Federico, ¿te acuerdas

debajo de la tierra,

te acuerdas de mi casa con balcones en tanto

la luz dura de junio jugaba con tu pelo?

¡Hermano! ¡Hermano!

La casa de los Morla fue el trampolín desde donde Neruda es presentado a todos los amigos de Federico. Algunas noches salían de tabernas a beber el buen vino, con tacos azules de jamón, por el Arco de Cuchilleros, deteniéndose a encender un cigarro en las esquinas alumbradas del Madrid más viejo. Federico olfateaba la guitarra y conocía de memoria el alma de las manos que las tocaban. En una de esas noches de recorridos melancólicos entraron en una taberna por una soleá saboreada entre vendavales de vino. García Lorca conocía al cantor:

—“Paquito, si tienes ganas de cantar, no hagas cumplidos”.

—Ganas, no sé. Antes, tengo que ponerme triste.

Estas eran las cosas que emocionaban profundamente a Federico. Allí estaba su raza atomizada: hilos de pena tenían que venir por la garganta para que Paquito se atreviera a ovillar su soleá.
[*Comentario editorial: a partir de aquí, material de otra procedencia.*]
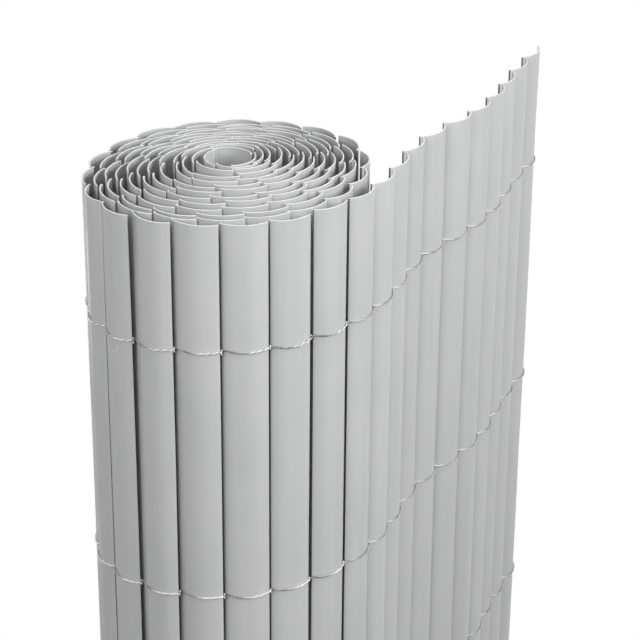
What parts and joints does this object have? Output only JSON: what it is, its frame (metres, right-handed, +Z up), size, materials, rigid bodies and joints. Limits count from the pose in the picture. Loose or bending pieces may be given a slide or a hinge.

Y Neruda, mientras, recogía toda la nieve de los Andes para detener el incendio de su corazón.

Amigos. Hermanos por el Madrid de las noches, ¿te acuerdas, Federico, en Buenos Aires? Pablo, ¿te acuerdas la primera vez que nos vimos a un paso de la avenida más ancha que se detiene en el río?. . .

La última vez que se vieron fue en casa de Neruda, en compañía de Alberti y otros amigos, el 11 de julio de 193610. De allí Lorca se marchó a la eternidad y Pablo, con el mejor llanto de su ternura, con la despedida de Federico atragantada, leyó y releyó los versos que el amigo había dedicado a su hija, muerta ocho años más tarde:

Niñita de Madrid, Malva Marina,

no quiero darte flor ni caracola;

ramo de sal y amor, celeste lumbre,

pongo pensando en ti sobre tu boca.11

En la casa de Isla Negra, llena de mascarones de proa y de caracolas, no pudieron quemar estos versos que detuvo Matilde Urrutia en sus manos, la mujer sin hijos del poeta, Yerma preñada sólo de poemas, Matilde en llamas, compañera.